Jean-Baptiste Thony, élu délégué à l’économie circulaire et à la monnaie locale à la Ville de Bordeaux, loue ce projet qui prend en compte le « coût réel » de l’alimentation des plus précaires.
Le projet se veut aussi défenseur des droits des producteurs. Le co-président du CREPAQ partage le désir de créer une « chaîne vertueuse » grâce à l’utilisation de la monnaie locale :
« On veut démontrer que si l’on donne les moyens financiers aux citoyens d’accéder à une alimentation durable, alors on peut à la fois améliorer sa santé et permettre aux producteurs locaux de sortir également de la précarité. »
Olivier Buitge, gérant du magasin Biocoop de Talence, rejoint les déclarations faites par les deux associations et espère voir sa clientèle se diversifier, quand certains « n’osent pas rentrer dans ce type de magasins », selon Yannick Lung.
Une gouvernance démocratique inédite
Tous les étudiants, sans distinction de revenus, pouvaient se porter volontaire pour rejoindre le panel. En contrepartie, une cotisation mensuelle libre (d’un montant minimum de 10 euros) leur est demandée. Un autre critère a été retenu par la Caisse locale de l’alimentation : le respect de la parité, alors même qu’une majorité de femmes avait répondu à l’appel à candidatures.
Toutes ces règles de fonctionnement ont été votées selon la méthode du jugement majoritaire par la Caisse locale de l’alimentation, organe de gouvernance de l’expérimentation chargé du suivi du projet, qui s’inspire notamment des recommandations du Collectif national pour une Sécurité sociale de l’alimentation. Elle se compose de 20 étudiants, des deux universités bordelaises, de l’école Bordeaux Sciences Agro, d’associations d’aide alimentaire, d’associations étudiantes, de commerces (Biocoop) et de collectivités comme les villes de Pessac et de Bordeaux.

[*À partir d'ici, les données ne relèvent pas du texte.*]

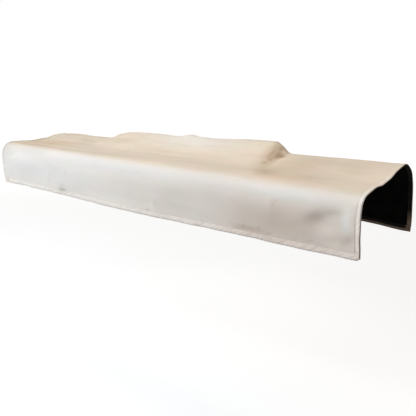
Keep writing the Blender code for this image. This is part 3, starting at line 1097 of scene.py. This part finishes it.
@dataclass
class CanvasSheet:
    """The cover's one sheet, with its hems, its slit and its dark reverse."""

    name: str = "canvas_sheet"
    form: ClothForm = field(default_factory=ClothForm)
    flat_width: float = 1.400
    flat_length: float = 0.640
    cloth: LaidCloth = field(init=False)
    columns: Array = field(init=False)
    lines: Array = field(init=False)
    piece: Piece = field(init=False)

    def plan_grid(self) -> None:
        """Place the grid lines: fine at hems, slit and gather, wider between."""
        half, middle = LENGTH / 2, self.form.slit_middle
        in_hem = [each * END_HEM_SHARE for each in HEM_LINES]
        exact_x = [*(each - half for each in in_hem), SLIT_LEFT, SLIT_RIGHT]
        self.columns = graded_places([*exact_x, *(half - each for each in reversed(in_hem))], CELL_LENGTH)
        total = float(self.form.row_places()[-1])
        before, after = middle - self.form.slit_half, middle + self.form.slit_half
        exact = [*HEM_LINES, *(before - each for each in reversed(SLIT_LINES))]
        exact += [*(after + each for each in SLIT_LINES), *(total - each for each in reversed(HEM_LINES))]
        # The cells' width, in mm, against the run; no line is added inside the slit.
        cell_width = Profile(
            (0.022, 3.0), (0.045, 6.5), (0.135, 5.0), (0.240, 6.0), (0.300, 4.5), (0.360, 4.5),
            (before - 0.012, 2.5), (middle, 30.0), (after + 0.012, 2.5),
            (0.470, 5.5), (total - 0.045, 7.0), (total - 0.022, 3.0),
        )
        self.lines = graded_places(exact, cell_width)

    def build(self, finishes: Sequence[Material]) -> None:
        """Lay the grid on the cloth's form and give it its thickness.

        Args:
            finishes: The materials in the order of Side.
        """
        self.plan_grid()
        self.cloth = self.form.lay(self.columns, self.lines)
        wide, deep = len(self.columns), len(self.lines)
        deselect_all()
        bpy.ops.mesh.primitive_grid_add(x_subdivisions=wide - 1, y_subdivisions=deep - 1, size=1.0)
        self.piece = bpy.context.object
        self.piece.name = self.piece.data.name = self.name
        mesh = self.piece.data
        for finish in finishes:
            mesh.materials.append(finish)
        store(mesh.vertices, "co", self.cloth.points)
        self.carry_masks(mesh)
        self.map_cloth(mesh)
        self.set_thickness()
        self.cut_slit(mesh)
        take(self.piece)
        for modifier in list(self.piece.modifiers):
            bpy.ops.object.modifier_apply(modifier=modifier.name)
        self.name_faces()
        mesh.shade_smooth()

    def carry_masks(self, mesh: Mesh) -> None:
        """Store at each point what the finish reads there."""
        for name, values in self.cloth.masks().items():
            store(mesh.attributes.new(name, "FLOAT", "POINT").data, "value", values)
        stain_and_painted_light = np.insert(self.cloth.stain_and_painted_light, 3, 1.0, axis=2)
        store(mesh.attributes.new(PAINTED_LIGHT_AND_STAIN, "FLOAT_COLOR", "POINT").data, "color", stain_and_painted_light)

    def map_cloth(self, mesh: Mesh) -> None:
        """Give the sheet a UV map of its flat cloth, in metres."""
        for old in list(mesh.uv_layers):
            mesh.uv_layers.remove(old)
        layer = mesh.uv_layers.new(name=UV_NAME)
        corner = np.empty(len(mesh.loops), dtype=np.int32)
        mesh.loops.foreach_get("vertex_index", corner)
        flat = self.cloth.flat_places().transpose(1, 0, 2).reshape(-1, 2)
        layer.uv.foreach_set("vector", flat[corner].astype(np.float32).ravel())

    def set_thickness(self) -> None:
        """Give the sheet its thickness inwards, more along the turned hems."""
        group = self.piece.vertex_groups.new(name="thickness")
        least = THINNEST_MM / THICKEST_MM
        shares = (self.cloth.thickness() / THICKEST_MM - least) / (1.0 - least)
        for index, share in enumerate(shares.T.ravel()):
            group.add([index], float(np.clip(share, 0.0, 1.0)), "REPLACE")
        solid = self.piece.modifiers.new("cloth thickness", "SOLIDIFY")
        solid.thickness = THICKEST_MM * MM
        solid.offset = -1.0
        solid.vertex_group = group.name
        solid.thickness_vertex_group = least
        solid.use_rim = True
        solid.material_offset = Side.REVERSE
        solid.material_offset_rim = Side.OUTER

    def cut_slit(self, mesh: Mesh) -> None:
        """Open the slit between its two edge rows."""
        row = nearest(self.lines, self.form.slit_middle - self.form.slit_half)
        left, right = nearest(self.columns, SLIT_LEFT), nearest(self.columns, SLIT_RIGHT)
        picked = np.zeros(len(mesh.polygons), dtype=bool)
        first = row * (len(self.columns) - 1)
        picked[first + left : first + right] = True
        take(self.piece)
        bpy.ops.object.mode_set(mode="EDIT")
        bpy.ops.mesh.select_mode(type="FACE")
        bpy.ops.mesh.select_all(action="DESELECT")
        bpy.ops.object.mode_set(mode="OBJECT")
        mesh.polygons.foreach_set("select", picked)
        bpy.ops.object.mode_set(mode="EDIT")
        bpy.ops.mesh.delete(type="FACE")
        bpy.ops.object.mode_set(mode="OBJECT")

    def name_faces(self) -> None:
        """Give the turned-in hems of the reverse their own finish."""
        mesh = self.piece.data
        edge, slit = np.empty((2, len(mesh.vertices)), dtype=np.float32)
        mesh.attributes[EDGE_MASK].data.foreach_get("value", edge)
        mesh.attributes[SLIT_MASK].data.foreach_get("value", slit)
        turned = (edge < EDGE_HEM.width + EDGE_TURN_SLACK), (slit < SLIT_HEM.width + SLIT_TURN_SLACK)
        for face in mesh.polygons:
            points = list(face.vertices)
            if face.material_index == Side.REVERSE and any(hem[points].all() for hem in turned):
                face.material_index = Side.TURNED_HEM

    def dress(self) -> None:
        """Let the sheet stand for the cover's solid and move with it."""
        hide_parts(COVER_NODE)
        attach(self.piece, ROOT_BODY)


@dataclass
class HemStitching:
    """The rows of stitches along the hems and round the slit, on one face."""

    name: str
    sheet: CanvasSheet
    reverse: bool = False
    pitch: float = 0.0036
    stitch_length: float = 0.0029
    radius: float = 0.00030
    sides: int = 5
    # Each ring's place along the stitch, its swell and its rise, as shares.
    rings: Sequence[Place] = (
        (-0.5, 0.30, -0.9), (-0.32, 0.85, 0.0), (0.0, 1.0, 0.35), (0.32, 0.85, 0.0), (0.5, 0.30, -0.9),
    )
    piece: Piece = field(init=False)

    def seam_paths(self) -> list[tuple[Array, Array]]:
        """Return points and normals along every seam line of the sheet."""
        cloth = self.sheet.cloth
        points, normals = cloth.points, cloth.normals()
        if self.reverse:
            points = points - normals * cloth.thickness()[:, :, None] * MM
            normals = -normals
        columns, lines = self.sheet.columns, self.sheet.lines
        inset, end_inset = EDGE_HEM.stitch_line, EDGE_HEM.stitch_line * END_HEM_SHARE
        left, right = nearest(columns, end_inset - LENGTH / 2), nearest(columns, LENGTH / 2 - end_inset)
        low, high = nearest(lines, inset), nearest(lines, lines[-1] - inset)
        along, across = slice(left, right + 1), slice(low, high + 1)
        places = [(along, low), (along, high), (left, across), (right, across)]
        seam = SLIT_HEM.stitch_line
        round_slit = slice(nearest(columns, SLIT_LEFT - seam), nearest(columns, SLIT_RIGHT + seam) + 1)
        for side in (-1, 1):
            line = self.sheet.form.slit_middle + side * (self.sheet.form.slit_half + seam)
            places.append((round_slit, nearest(lines, line)))
        return [(points[place], normals[place]) for place in places]

    def stitch(self) -> tuple[Array, list[tuple[int, ...]]]:
        """Return one stitch along +X on the plane z = 0: its points and faces."""
        place, swell, rise = np.array(self.rings).T[:, :, None]
        turn = 2 * math.pi * np.arange(self.sides) / self.sides
        across, up = np.cos(turn) * swell, np.sin(turn) * swell + rise
        along = np.broadcast_to(place, across.shape) * self.stitch_length
        points = np.stack((along, across * self.radius, up * self.radius), axis=2).reshape(-1, 3)
        last = len(points) - self.sides
        faces = [
            (low + side, low + after, low + after + self.sides, low + side + self.sides)
            for low in range(0, last, self.sides)
            for side, after in zip(range(self.sides), (*range(1, self.sides), 0))
        ]
        ends = tuple(reversed(range(self.sides))), tuple(range(last, len(points)))
        return points, [*faces, *ends]

    def build(self) -> None:
        """Set one stitch after another along every seam."""
        shape, faces = self.stitch()
        points, polygons = [], []
        for path, normal in self.seam_paths():
            run = run_along(path)
            for place in np.arange(self.pitch, run[-1] - self.pitch / 2, self.pitch):
                middle, up, ahead = (
                    np.array([np.interp(at, run, each) for each in values.T])
                    for values, at in ((path, place), (normal, place), (path, place + self.pitch / 4))
                )
                ahead -= middle
                ahead /= np.linalg.norm(ahead)
                up -= ahead * (up @ ahead)
                up /= np.linalg.norm(up)
                first = len(points) * len(shape)
                points.append(middle + shape @ np.array((ahead, np.cross(up, ahead), up)))
                polygons.extend(tuple(first + corner for corner in face) for face in faces)
        mesh = bpy.data.meshes.new(self.name)
        mesh.from_pydata(np.concatenate(points).tolist(), [], polygons)
        mesh.update()
        mesh.shade_smooth()
        self.piece = bpy.data.objects.new(self.name, mesh)
        bpy.context.scene.collection.objects.link(self.piece)

    def dress(self, thread: Material) -> None:
        """Give the stitches their thread and let them move with the cover."""
        self.piece.data.materials.append(thread)
        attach(self.piece, ROOT_BODY)


@dataclass(frozen=True)
class SoftLight:
    """One large soft lamp."""

    name: str
    place: Place
    aim: Place
    width: float
    depth: float
    power: float
    colour: Colour

    def build(self) -> None:
        """Add the lamp and turn it to its aim."""
        lamp = bpy.data.lights.new(self.name, "AREA")
        lamp.shape = "RECTANGLE"
        lamp.size, lamp.size_y = self.width, self.depth
        lamp.energy, lamp.color = self.power, self.colour
        holder = bpy.data.objects.new(self.name, lamp)
        holder.location = self.place
        heading = Vector(self.aim) - Vector(self.place)
        holder.rotation_euler = heading.to_track_quat("-Z", "Y").to_euler()
        bpy.context.scene.collection.objects.link(holder)


@dataclass
class Studio:
    """The plain pale floor, the soft light and the camera."""

    floor_height: float = -0.870
    floor_size: float = 30.0
    floor_lit: Colour = (0.50, 0.49, 0.48)
    floor_seen: Colour = (0.80, 0.80, 0.80)
    # The nearer and the farther distance, and how strongly the floor glows there.
    glow: Sequence[float] = (1.5, 5.5, 0.53, 0.98)
    camera_place: Place = (1.1416, -1.3098, 0.2397)
    camera_turn: Place = (76.318, -0.124, 37.771)
    lens: float = 46.897
    sensor: float = 36.0
    far_clip: float = 60.0
    surround: Colour = (0.120, 0.114, 0.108)
    white: Colour = (1.0, 1.0, 1.0)
    lights: Sequence[SoftLight] = (
        SoftLight(
            "front left key", (-1.75, -1.95, 0.75), (-0.25, 0.0, -0.05), 1.5, 1.3, 44.6, (0.82, 0.92, 1.0)
        ),
        SoftLight("low front", (-0.2, -2.6, 0.15), (0.0, 0.0, -0.08), 2.4, 1.2, 7.3, (0.92, 0.96, 1.0)),
        SoftLight("high front", (0.0, -1.6, 1.9), (0.0, 0.0, 0.0), 3.0, 1.2, 18.6, (0.93, 0.97, 1.0)),
        SoftLight("overhead", (0.1, 0.25, 2.1), (0.1, 0.1, 0.0), 3.0, 1.8, 26.0, (1.0, 0.94, 0.87)),
        SoftLight("right fill", (2.2, -1.6, 0.5), (0.4, 0.0, 0.0), 1.6, 1.6, 7.1, (1.0, 0.86, 0.74)),
        SoftLight("back fill", (0.0, 2.2, 1.5), (0.0, 0.0, 0.0), 3.0, 1.2, 6.0, (1.0, 0.96, 0.92)),
    )

    def build_floor(self) -> None:
        """Lay the floor, well below the cover's hems; the camera sees it glow far out."""
        deselect_all()
        bpy.ops.mesh.primitive_plane_add(size=self.floor_size, location=(0.0, 0.0, self.floor_height))
        floor = bpy.context.object
        floor.name = "pale_floor"
        material, bench, shader = start_material("pale floor")
        seen = bench.add("LightPath").outputs["Is Camera Ray"]
        place = bench.add("TexCoord").outputs["Object"]
        far = bench.add("VectorMath", {0: place}, operation="LENGTH").outputs["Value"]
        bench.feed(shader, {
            "Base Color": bench.mixed(seen, self.floor_lit, self.floor_seen),
            "Roughness": 0.9,
            "Specular IOR Level": 0.1,
            "Emission Color": self.white,
            "Emission Strength": bench.times(bench.ranged(far, *self.glow), seen),
        })
        floor.data.materials.append(material)

    def build_world(self) -> None:
        """Make a white surround that the camera sees brighter than it lights."""
        world = bpy.data.worlds.new("white surround")
        world.use_nodes = True
        bpy.context.scene.world = world
        bench = NodeBench(world.node_tree)
        seen = bench.add("LightPath").outputs["Is Camera Ray"]
        colour = bench.mixed(seen, self.surround, self.white)
        bench.feed(world.node_tree.nodes["Background"], {"Color": colour, "Strength": 1.0})

    def build_camera(self) -> None:
        """Set the camera at the photograph's place and angle."""
        camera = bpy.data.cameras.new("camera")
        camera.lens = self.lens
        camera.sensor_width = self.sensor
        camera.clip_end = self.far_clip
        holder = bpy.data.objects.new("camera", camera)
        holder.location = self.camera_place
        holder.rotation_euler = [math.radians(angle) for angle in self.camera_turn]
        bpy.context.scene.collection.objects.link(holder)
        bpy.context.scene.camera = holder

    def build(self) -> None:
        """Set up everything round the cover."""
        self.build_floor()
        self.build_world()
        self.build_camera()
        for light in self.lights:
            light.build()
        bpy.context.scene.view_settings.view_transform = "Standard"


def main() -> None:
    """Build the cover's pieces in order, dress them and report each one."""
    logging.basicConfig(level=logging.INFO, format="%(name)s: %(message)s")
    groups = plain_weave_group(), handling_group()
    canvas = CanvasFinish("cream canvas").material(*groups)
    turned = TurnedHemFinish("turned hem canvas").material(*groups)
    reverse = ReverseFinish("dark coated reverse").material(*groups)
    thread = ThreadFinish("cream thread").material()
    dark_thread = ThreadFinish("dark thread", (0.030, 0.025, 0.021), (0.012, 0.010, 0.008)).material()
    sheet = CanvasSheet()
    sheet.build((canvas, reverse, turned))
    sheet.dress()
    log.info("%s: %d faces", sheet.piece.name, len(sheet.piece.data.polygons))
    stitching = [HemStitching("outer_stitches", sheet), HemStitching("inner_stitches", sheet, reverse=True)]
    for rows in stitching:
        rows.build()
        rows.dress(dark_thread if rows.reverse else thread)
        log.info("%s: %d faces", rows.piece.name, len(rows.piece.data.polygons))
    Studio().build()


if __name__ == "__main__":
    main()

C’est donc la Caisse locale qui supervisera démocratiquement le budget de 200 000 euros alloué au projet. 75% sera dédié à la dotation mensuelle des étudiants, tandis que 25% serviront à rémunérer l’ingénierie des associations facilitatrices ; le CREPAQ et la gemme. La grande majorité du financement provient de financements publics (Région Nouvelle-Aquitaine, Département de la Gironde, Bordeaux Métropole, Ville de Bordeaux, Université de Bordeaux, Université Bordeaux Montaigne) et privés (Fondation de France, Fondation Carasso, Fondation de l’Université, Domofrance, Crédit Mutuel du Sud Ouest). À cela s’ajoutent les cotisations des étudiants bénéficiaires, ainsi que les dons issus d’une campagne de financement participatif.
Afin d’étoffer la part des cotisations dans le budget, les partenaires projettent d’ouvrir l’expérimentation à l’ensemble de la communauté universitaire (tels que les enseignants ou les personnels administratifs, qui ont des revenus plus élevés que les étudiants) au cours des prochaines années.
Enfin, tout au long de l’année, une équipe de chercheurs pluridisciplinaire suivra le projet pour évaluer son impact, sur les pratiques alimentaires des étudiants notamment.